⟨

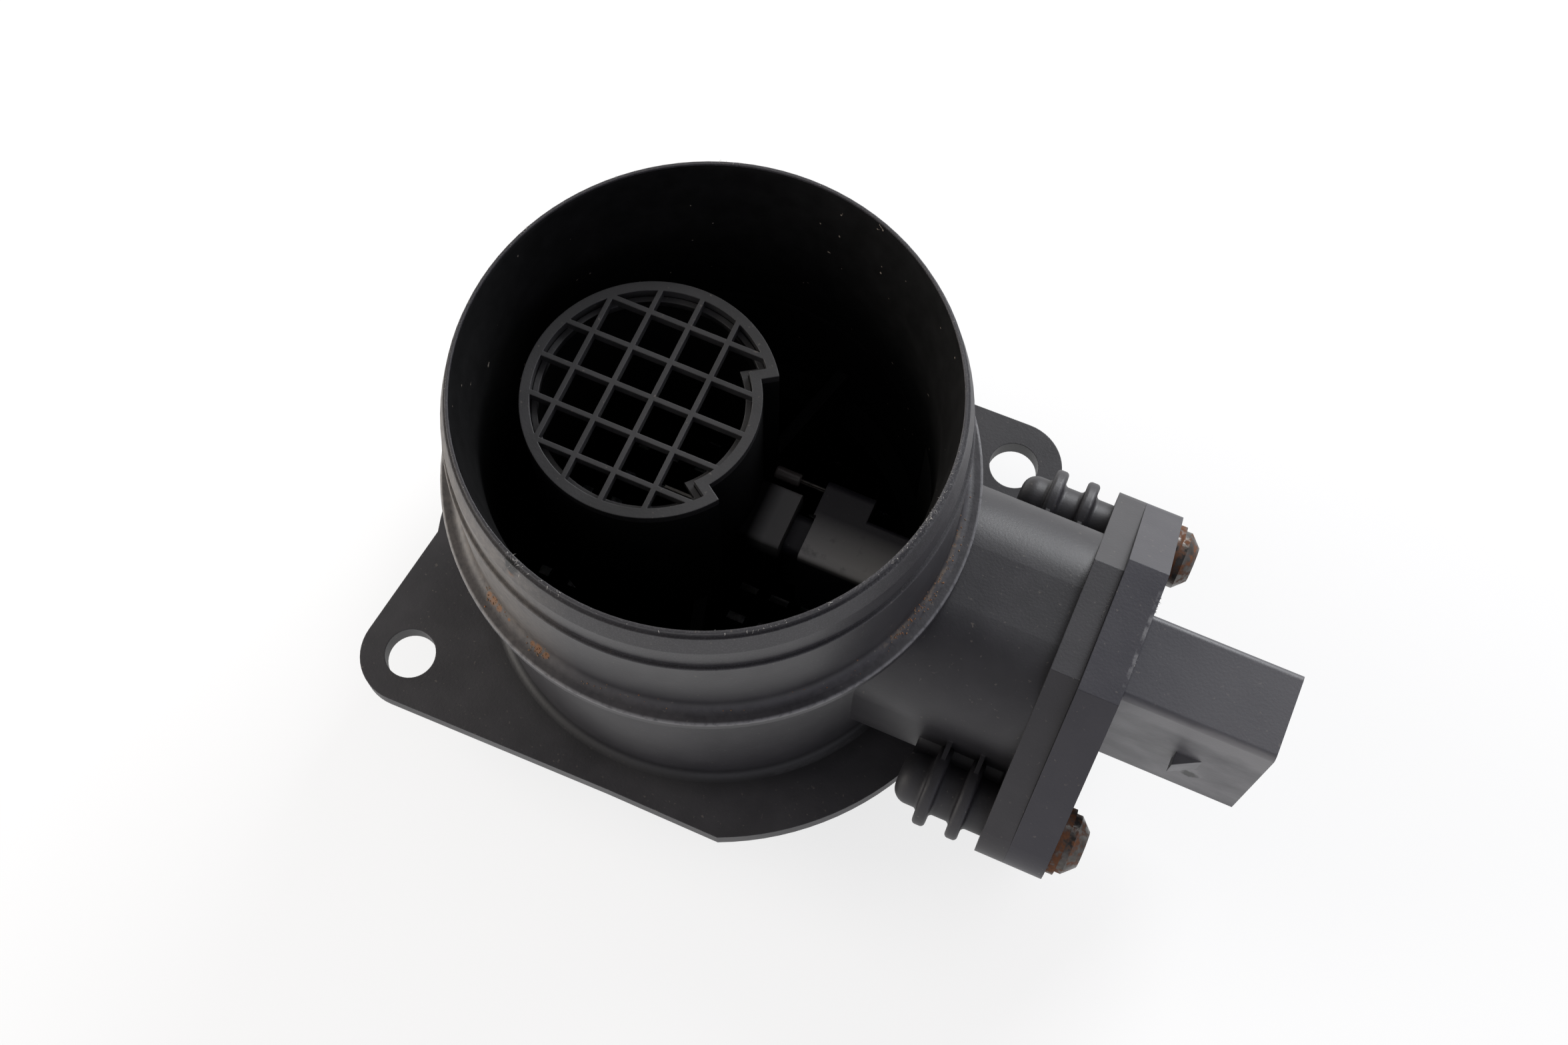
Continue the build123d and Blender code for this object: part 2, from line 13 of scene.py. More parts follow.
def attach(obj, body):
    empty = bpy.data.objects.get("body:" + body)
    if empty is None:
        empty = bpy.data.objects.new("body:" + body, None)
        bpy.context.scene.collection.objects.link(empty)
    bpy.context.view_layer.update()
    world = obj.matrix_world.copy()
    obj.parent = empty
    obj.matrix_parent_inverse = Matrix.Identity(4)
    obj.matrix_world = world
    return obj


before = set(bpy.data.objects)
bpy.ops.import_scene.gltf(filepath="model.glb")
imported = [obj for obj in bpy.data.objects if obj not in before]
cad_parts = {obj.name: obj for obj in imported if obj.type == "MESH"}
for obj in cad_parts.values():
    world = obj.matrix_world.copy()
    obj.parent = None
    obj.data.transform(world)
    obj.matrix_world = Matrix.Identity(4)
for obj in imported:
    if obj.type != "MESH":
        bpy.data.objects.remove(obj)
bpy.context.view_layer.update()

bl_info = {
    "name": "Mass Airflow Sensor Dressing",
    "version": (1, 0, 0),
    "blender": (4, 5, 0),
    "location": "View3D > Sidebar > Sensor",
    "description": "Finishes and worn details for a mass airflow sensor",
    "category": "Object",
}

# ------------------------------------------------------------------ places of the wear
# Spots are a place and a size. Angles run about the duct's axis, from +X towards +Y.

# Limits of the marks. Two numbers are where a mark starts and where it is full, three are
# both ends of a band and its softness. Turns are angles in radians.
# Duct: walls by radius, with painted shade on the bore's wall; neck and lip; painted shade at the
# barrel's foot.
OUTER_WALL, BORE_SHADE_WALL = (0.0322, 0.0328), (0.0325, 0.0315)
NECK_TOP, LIP_TOP, LIP_TURN = (0.0655, 0.0675), (0.0744, 0.0752), (-0.55, 0.15, 0.12)
FOOT_SHADE_HEIGHT, FOOT_SHADE_RADIUS = (0.0178, 0.0155), (0.0385, 0.0352)
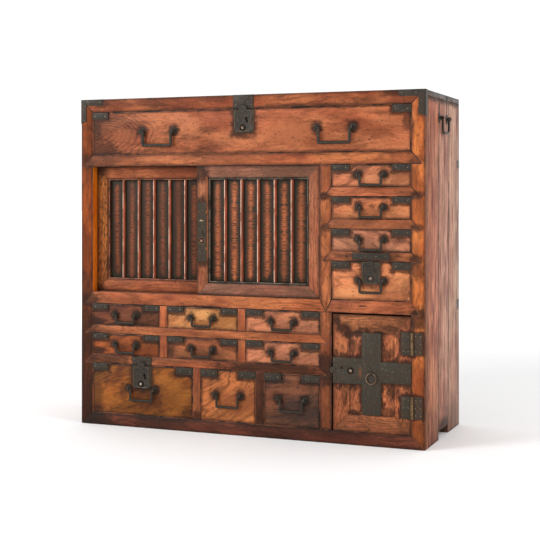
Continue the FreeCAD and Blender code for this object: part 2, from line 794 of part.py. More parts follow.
def drawer_lock(label, kind, x, top):
    """A drawer lock: plate with a round tab over the rail, and the bolt behind it."""
    rules = lock_sizes(kind)
    front_top = less(top, size("drawer_top_gap"))
    plate_blank = frustum(f"{label}_lock_blank", part_of(rules["width"], 2), rules["height"], rules["depth"],
                          rules["slope"], x, face_plane, front_top)
    tab_back = less(front_plane, size("lock_tab_clearance"))
    tab = rod(f"{label}_lock_tab", rules["tab_radius"], size("lock_tab_thickness"), x,
              less(tab_back, size("lock_tab_thickness")), less(top, rules["tab_drop"]), along_y)
    button_level = less(top, rules["button_drop"])
    hole = rod(f"{label}_lock_hole", size("lock_hole_radius"), rules["depth"], x,
               less(face_plane, rules["depth"]), button_level, along_y)
    key_x = add(x, size("lock_key_offset"))
    key_level = less(top, rules["key_drop"])
    key_round = rod(f"{label}_key_round", size("key_hole_radius"), rules["depth"], key_x,
                    less(face_plane, rules["depth"]), key_level, along_y)
    slot_half = part_of(size("key_hole_radius"), 2)
    key_slot = board(f"{label}_key_slot", (less(key_x, slot_half), add(key_x, slot_half)),
                     (less(face_plane, rules["depth"]), face_plane),
                     (less(key_level, size("key_slot_height")), key_level))
    key_hole = joined(f"{label}_key_hole", [key_round, key_slot])
    lock_plate = cut_away(f"{label}_lock_plate", joined(f"{label}_lock_body", [plate_blank, tab]),
                          [hole, key_hole])
    half = part_of(size("bolt_width"), 2)
    foot = less(button_level, part_of(size("bolt_width"), 2))
    bolt_bar = board(f"{label}_bolt_bar", (less(x, half), add(x, half)), (bolt_depth_low, bolt_depth_high),
                     (foot, less(front_top, size("bolt_clearance"))))
    knob_front = less(face_plane, rules["depth"], size("knob_reach"))
    knob = rod(f"{label}_knob", size("knob_radius"), less(bolt_depth_low, knob_front), x, knob_front,
               button_level, along_y)
    node(f"{label}_bolt", [joined(f"{label}_bolt_whole", [bolt_bar, knob])])
    play = add(half, size("bolt_clearance"))
    channel = board(f"{label}_bolt_channel", (less(x, play), add(x, play)),
                    (face_plane, add(bolt_depth_high, size("bolt_clearance"))),
                    (less(foot, size("bolt_clearance")), top))
    return lock_plate, channel


def drawer(label, x, z, strap_height, handles, lock=None):
    """A drawer: five boards, corner straps, handle pins and, on some, a lock.

    handles holds (place across, spacing, drop, level, bail radius, rose radius, handle's label).
    """
    low_x = add(x[0], size("drawer_side_gap"))
    high_x = less(x[1], size("drawer_side_gap"))
    low_z = add(z[0], size("drawer_rest_gap"))
    high_z = less(z[1], size("drawer_top_gap"))
    side_top = less(high_z, size("drawer_side_drop"))
    bottom_top = add(low_z, size("drawer_bottom_thickness"))
    left_wall = add(low_x, size("drawer_wall_thickness"))
    right_wall = less(high_x, size("drawer_wall_thickness"))
    back_wall = less(drawer_end, size("drawer_wall_thickness"))
    face = board(f"{label}_face", (low_x, high_x), (face_plane, front_back), (low_z, high_z))
    cuts = []
    irons = []
    for across, spacing, drop, level, bail, rose, handle_label in handles:
        half = part_of(spacing, 2)
        for side, pin_x in (("left", less(across, half)), ("right", add(across, half))):
            name = f"{handle_label}_{side}_pin"
            cuts.append(rod(f"{name}_drilling", size("shank_radius"), size("drawer_front_thickness"), pin_x,
                            face_plane, level, along_y))
            irons.append(eye_pin(name, bail, rose, size("drawer_front_thickness"), pin_x, face_plane, level))
        bail_handle(handle_label, spacing, drop, bail, across, less(face_plane, standoff(bail)), level)
    for side, strap_x in (("left", (low_x, add(low_x, size("strap_length")))),
                          ("right", (less(high_x, size("strap_length")), high_x))):
        irons.append(board(f"{label}_{side}_strap", strap_x, (less(face_plane, size("strap_thickness")), face_plane),
                           (less(high_z, strap_height), high_z)))
    if lock is not None:
        lock_plate, channel = drawer_lock(label, lock, middle(x[0], x[1]), z[1])
        irons.append(lock_plate)
        cuts.append(channel)
    walls = [
        board(f"{label}_bottom", (low_x, high_x), (front_back, drawer_end), (low_z, bottom_top)),
        board(f"{label}_left_wall", (low_x, left_wall), (front_back, drawer_end), (bottom_top, side_top)),
        board(f"{label}_right_wall", (right_wall, high_x), (front_back, drawer_end), (bottom_top, side_top)),
        board(f"{label}_back_wall", (left_wall, right_wall), (back_wall, drawer_end), (bottom_top, side_top)),
    ]
    node(label, [cut_away(f"{label}_front", face, cuts)] + walls + irons)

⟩

GIVEN REQUEST: Reproduce all the records precisely.

THE RESULT:
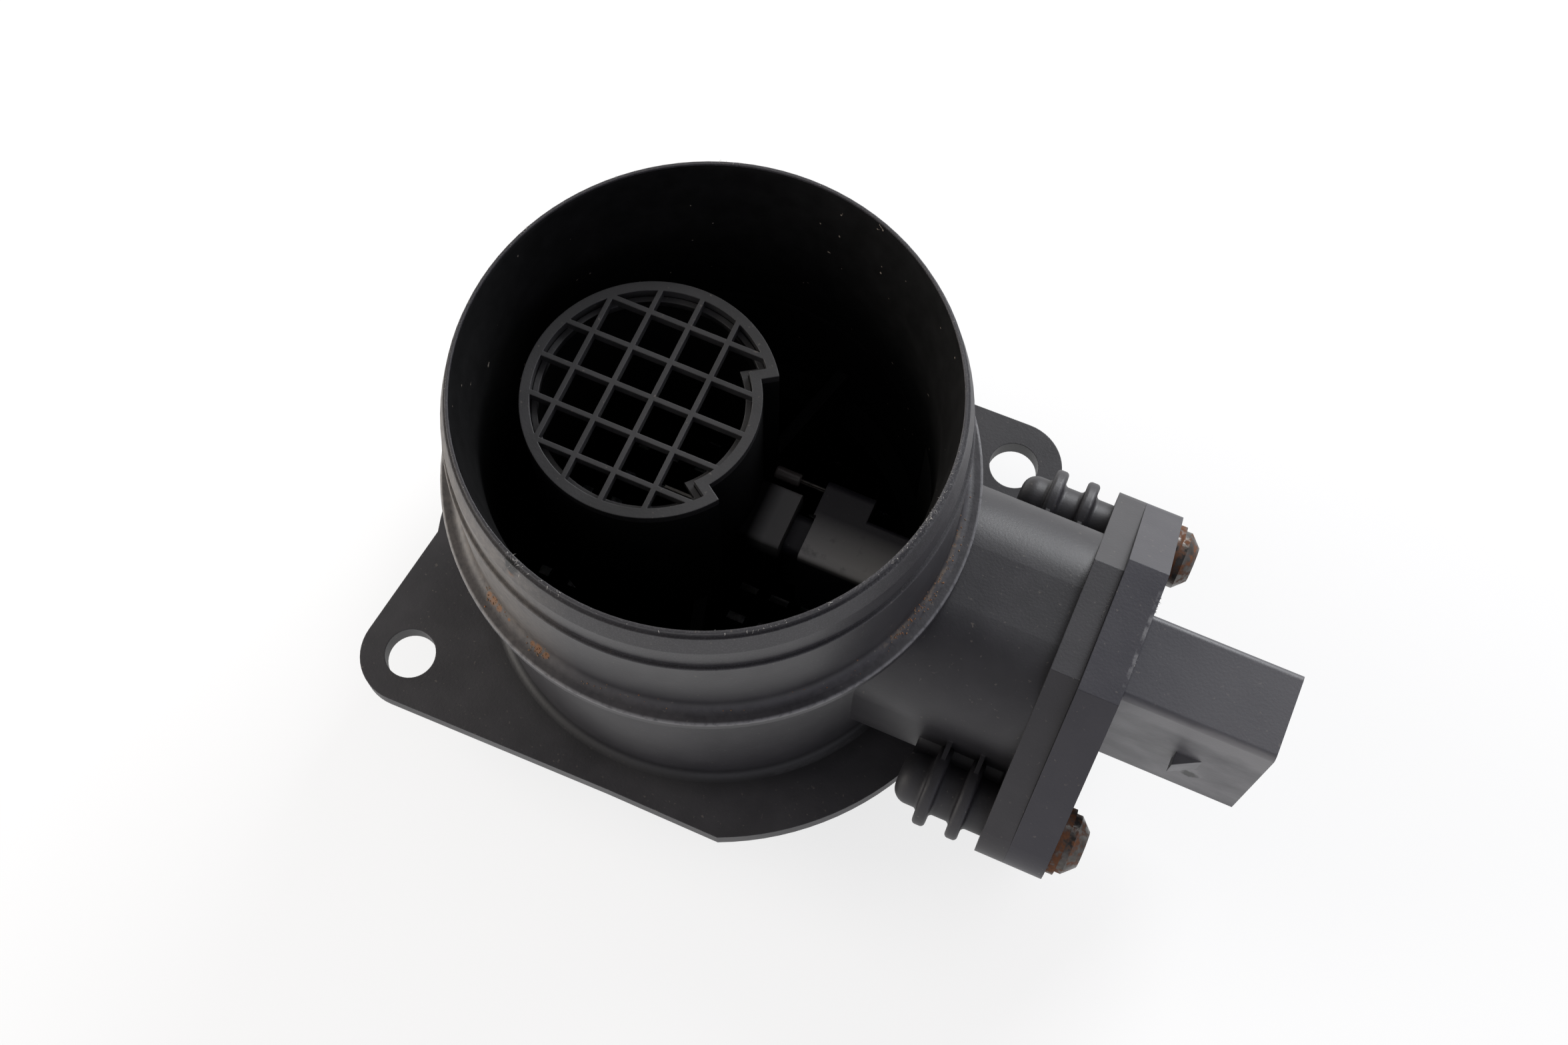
Continue the build123d and Blender code for this object: part 2, from line 13 of scene.py. More parts follow.
def attach(obj, body):
    empty = bpy.data.objects.get("body:" + body)
    if empty is None:
        empty = bpy.data.objects.new("body:" + body, None)
        bpy.context.scene.collection.objects.link(empty)
    bpy.context.view_layer.update()
    world = obj.matrix_world.copy()
    obj.parent = empty
    obj.matrix_parent_inverse = Matrix.Identity(4)
    obj.matrix_world = world
    return obj


before = set(bpy.data.objects)
bpy.ops.import_scene.gltf(filepath="model.glb")
imported = [obj for obj in bpy.data.objects if obj not in before]
cad_parts = {obj.name: obj for obj in imported if obj.type == "MESH"}
for obj in cad_parts.values():
    world = obj.matrix_world.copy()
    obj.parent = None
    obj.data.transform(world)
    obj.matrix_world = Matrix.Identity(4)
for obj in imported:
    if obj.type != "MESH":
        bpy.data.objects.remove(obj)
bpy.context.view_layer.update()

bl_info = {
    "name": "Mass Airflow Sensor Dressing",
    "version": (1, 0, 0),
    "blender": (4, 5, 0),
    "location": "View3D > Sidebar > Sensor",
    "description": "Finishes and worn details for a mass airflow sensor",
    "category": "Object",
}

# ------------------------------------------------------------------ places of the wear
# Spots are a place and a size. Angles run about the duct's axis, from +X towards +Y.

# Limits of the marks. Two numbers are where a mark starts and where it is full, three are
# both ends of a band and its softness. Turns are angles in radians.
# Duct: walls by radius, with painted shade on the bore's wall; neck and lip; painted shade at the
# barrel's foot.
OUTER_WALL, BORE_SHADE_WALL = (0.0322, 0.0328), (0.0325, 0.0315)
NECK_TOP, LIP_TOP, LIP_TURN = (0.0655, 0.0675), (0.0744, 0.0752), (-0.55, 0.15, 0.12)
FOOT_SHADE_HEIGHT, FOOT_SHADE_RADIUS = (0.0178, 0.0155), (0.0385, 0.0352)
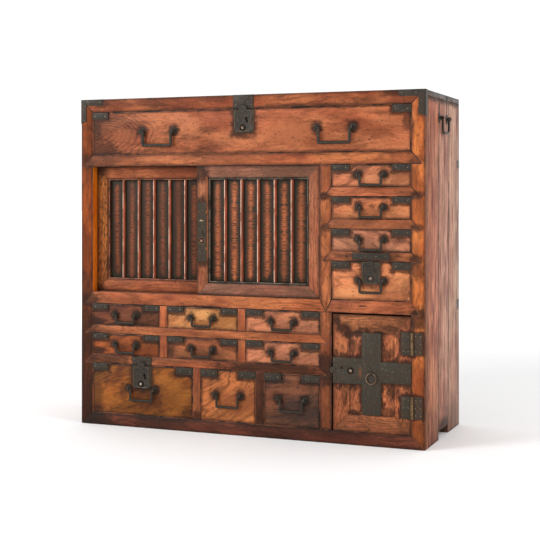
Continue the FreeCAD and Blender code for this object: part 2, from line 794 of part.py. More parts follow.
def drawer_lock(label, kind, x, top):
    """A drawer lock: plate with a round tab over the rail, and the bolt behind it."""
    rules = lock_sizes(kind)
    front_top = less(top, size("drawer_top_gap"))
    plate_blank = frustum(f"{label}_lock_blank", part_of(rules["width"], 2), rules["height"], rules["depth"],
                          rules["slope"], x, face_plane, front_top)
    tab_back = less(front_plane, size("lock_tab_clearance"))
    tab = rod(f"{label}_lock_tab", rules["tab_radius"], size("lock_tab_thickness"), x,
              less(tab_back, size("lock_tab_thickness")), less(top, rules["tab_drop"]), along_y)
    button_level = less(top, rules["button_drop"])
    hole = rod(f"{label}_lock_hole", size("lock_hole_radius"), rules["depth"], x,
               less(face_plane, rules["depth"]), button_level, along_y)
    key_x = add(x, size("lock_key_offset"))
    key_level = less(top, rules["key_drop"])
    key_round = rod(f"{label}_key_round", size("key_hole_radius"), rules["depth"], key_x,
                    less(face_plane, rules["depth"]), key_level, along_y)
    slot_half = part_of(size("key_hole_radius"), 2)
    key_slot = board(f"{label}_key_slot", (less(key_x, slot_half), add(key_x, slot_half)),
                     (less(face_plane, rules["depth"]), face_plane),
                     (less(key_level, size("key_slot_height")), key_level))
    key_hole = joined(f"{label}_key_hole", [key_round, key_slot])
    lock_plate = cut_away(f"{label}_lock_plate", joined(f"{label}_lock_body", [plate_blank, tab]),
                          [hole, key_hole])
    half = part_of(size("bolt_width"), 2)
    foot = less(button_level, part_of(size("bolt_width"), 2))
    bolt_bar = board(f"{label}_bolt_bar", (less(x, half), add(x, half)), (bolt_depth_low, bolt_depth_high),
                     (foot, less(front_top, size("bolt_clearance"))))
    knob_front = less(face_plane, rules["depth"], size("knob_reach"))
    knob = rod(f"{label}_knob", size("knob_radius"), less(bolt_depth_low, knob_front), x, knob_front,
               button_level, along_y)
    node(f"{label}_bolt", [joined(f"{label}_bolt_whole", [bolt_bar, knob])])
    play = add(half, size("bolt_clearance"))
    channel = board(f"{label}_bolt_channel", (less(x, play), add(x, play)),
                    (face_plane, add(bolt_depth_high, size("bolt_clearance"))),
                    (less(foot, size("bolt_clearance")), top))
    return lock_plate, channel


def drawer(label, x, z, strap_height, handles, lock=None):
    """A drawer: five boards, corner straps, handle pins and, on some, a lock.

    handles holds (place across, spacing, drop, level, bail radius, rose radius, handle's label).
    """
    low_x = add(x[0], size("drawer_side_gap"))
    high_x = less(x[1], size("drawer_side_gap"))
    low_z = add(z[0], size("drawer_rest_gap"))
    high_z = less(z[1], size("drawer_top_gap"))
    side_top = less(high_z, size("drawer_side_drop"))
    bottom_top = add(low_z, size("drawer_bottom_thickness"))
    left_wall = add(low_x, size("drawer_wall_thickness"))
    right_wall = less(high_x, size("drawer_wall_thickness"))
    back_wall = less(drawer_end, size("drawer_wall_thickness"))
    face = board(f"{label}_face", (low_x, high_x), (face_plane, front_back), (low_z, high_z))
    cuts = []
    irons = []
    for across, spacing, drop, level, bail, rose, handle_label in handles:
        half = part_of(spacing, 2)
        for side, pin_x in (("left", less(across, half)), ("right", add(across, half))):
            name = f"{handle_label}_{side}_pin"
            cuts.append(rod(f"{name}_drilling", size("shank_radius"), size("drawer_front_thickness"), pin_x,
                            face_plane, level, along_y))
            irons.append(eye_pin(name, bail, rose, size("drawer_front_thickness"), pin_x, face_plane, level))
        bail_handle(handle_label, spacing, drop, bail, across, less(face_plane, standoff(bail)), level)
    for side, strap_x in (("left", (low_x, add(low_x, size("strap_length")))),
                          ("right", (less(high_x, size("strap_length")), high_x))):
        irons.append(board(f"{label}_{side}_strap", strap_x, (less(face_plane, size("strap_thickness")), face_plane),
                           (less(high_z, strap_height), high_z)))
    if lock is not None:
        lock_plate, channel = drawer_lock(label, lock, middle(x[0], x[1]), z[1])
        irons.append(lock_plate)
        cuts.append(channel)
    walls = [
        board(f"{label}_bottom", (low_x, high_x), (front_back, drawer_end), (low_z, bottom_top)),
        board(f"{label}_left_wall", (low_x, left_wall), (front_back, drawer_end), (bottom_top, side_top)),
        board(f"{label}_right_wall", (right_wall, high_x), (front_back, drawer_end), (bottom_top, side_top)),
        board(f"{label}_back_wall", (left_wall, right_wall), (back_wall, drawer_end), (bottom_top, side_top)),
    ]
    node(label, [cut_away(f"{label}_front", face, cuts)] + walls + irons)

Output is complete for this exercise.